Livingston ISD Director of Personnel Ben Wilroy presented a report on the teacher incentive allotment. The program was created through House Bill 3 in June 2019, but the Texas Legislature is still tweaking the program.  

“Our application was approved in 2021,” Wilroy said. “TEA will notify teachers of their designations of recognized, exemplary, or masters by May 2023. They will also be notified of the allotment. Teachers receiving a “recognized” distinction can receive an allotment of $3,000-$9,000, which are the top 33% of teachers in the state. A teacher receiving an “exemplary” designation by receiving an allotment of $6,000-$18,000 and ranking in the top 20% of the teachers in the state, and a “masters” distinction can receive an allotment in the amount of $12,000-$30,000 and is ranked in the top 5% of the state. This is an outstanding opportunity to reward teachers who show evidence of high performance with student outcomes. We have several teachers on our staff that are being considered for this designation, that TEA will release the final results later in the year. We did have some teachers that retired that would have been eligible for consideration.”
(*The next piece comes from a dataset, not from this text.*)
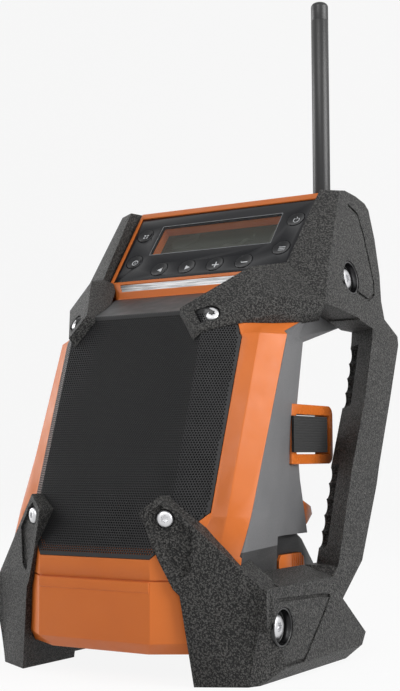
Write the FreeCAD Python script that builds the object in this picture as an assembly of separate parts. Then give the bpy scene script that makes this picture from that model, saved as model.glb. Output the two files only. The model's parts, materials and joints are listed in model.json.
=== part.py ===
import FreeCAD, Part
import math
import os

V = FreeCAD.Vector
os.makedirs("parts", exist_ok=True)

# Jobsite radio in a rubber-armoured cage, in millimetres, +Z up, the front facing -Y.
# Y is written as the distance behind a datum plane just in front of the arms,
# and save() moves every piece so that the origin lies under the middle of the radio.
MIDDLE_Y = 122.2

# Walls and clearances
WALL = 2.5
CAGE_GAP = 0.3
SEAM_GAP = 0.3
SLIDE_GAP = 0.3

# Speaker box: heights of its corners, and half widths and depths of its front
BODY_LOW = 15.6
CHIN_HIGH = 22.0
NOSE_FRONT = 20.5
NOSE_HALF = 37.3
CHIN_BACK = 6.5
GRILLE_LOW = 65.7
GRILLE_HIGH = 204.3
GRILLE_TOP_Y = 64.0
GRILLE_SLOPE = (GRILLE_TOP_Y - NOSE_FRONT) / (GRILLE_HIGH - GRILLE_LOW)
FOLD_HALF = 45.5
MESH_HALF = 62.5
RIDGE_HALF = 70.5
SEAM_HALF = 80.0
CHEEK_HIGH = 89.0
SHOULDER_LOW = 191.0
BAND_TOP_Y = 110.6
BAND_TOP = 221.1
BAND_HALF = 47.0
REAR_HALF = 66.0
REAR_UPPER_HALF = 64.5

# Display head
PANEL_LOW = (127.2, 234.7)
PANEL_HIGH = (166.3, 283.5)
PANEL_HALF_LOW = 63.3
PANEL_HALF_HIGH = 66.6
PANEL_RIM = 2.0
HEAD_TOP = 287.5
HEAD_REAR = 199.0
HEAD_UNDER = 190.0
CHANNEL_FRONT = 174.8
CHANNEL_FLOOR = 277.3

# Battery bay and rear wall
BAY_FRONT = 106.6
BAY_ROOF = 74.8
REAR_WAIST = (135.7, 137.0)
REAR_FOOT = (149.2, BAY_ROOF)

# Cage
CAGE_OUT = 94.0
CAGE_IN = 72.0
CAGE_TAPER_FROM = 200.0
CAGE_TAPER = 0.132
CAGE_TOP = 288.0

UP = V(0, 0, 1)
BACK = V(0, 1, 0)
RIGHT = V(1, 0, 0)


def save(name, *solids):
    """Write one node, moved so that the origin is under the middle of the radio."""
    shape = solids[0] if len(solids) == 1 else Part.makeCompound(list(solids))
    moved = shape.copy()
    moved.translate(V(0, -MIDDLE_Y, 0))
    moved.exportStep("parts/" + name + ".step")


def box(x0, x1, y0, y1, z0, z1):
    return Part.makeBox(x1 - x0, y1 - y0, z1 - z0, V(x0, y0, z0))


def cylinder(radius, base, axis, length):
    return Part.makeCylinder(radius, length, base, axis)


def mirrored(shape):
    return shape.mirror(V(0, 0, 0), RIGHT)


def side_prism(profile, x0, x1):
    """Solid between two X planes over an outline of (y, z) corners."""
    corners = [V(x0, y, z) for y, z in profile]
    return Part.Face(Part.makePolygon(corners + corners[:1])).extrude(V(x1 - x0, 0, 0))


def front_prism(outline, y0, y1):
    """Solid between two Y planes over an outline of (x, z) corners."""
    corners = [V(x, y0, z) for x, z in outline]
    return Part.Face(Part.makePolygon(corners + corners[:1])).extrude(V(0, y1 - y0, 0))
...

The board passed items on the consent agenda, including minutes from previous meetings, financial statement and payment of bills, property donations, overnight trips, the quarterly investment report, and moving board meetings to Monday evenings.

Under action items, the board approved the financial audit as presented and approved an amended agreement with Lone Spur Solar Energy, pushing their timeline to 2024-2025 and 2025-2026.

The board employed two new staff members, Sarah LeBlanc and Justin Terry, on professional teacher contracts, as they will become part of the staff in January.

The meeting opened with Christmas song performances by Creekside Elementary first and second grade student council members. Area officers of Livingston High School Family, Career, and Community Leaders of America (FCCLA) thanked the board for their continued support and gave highlights of their upcoming year.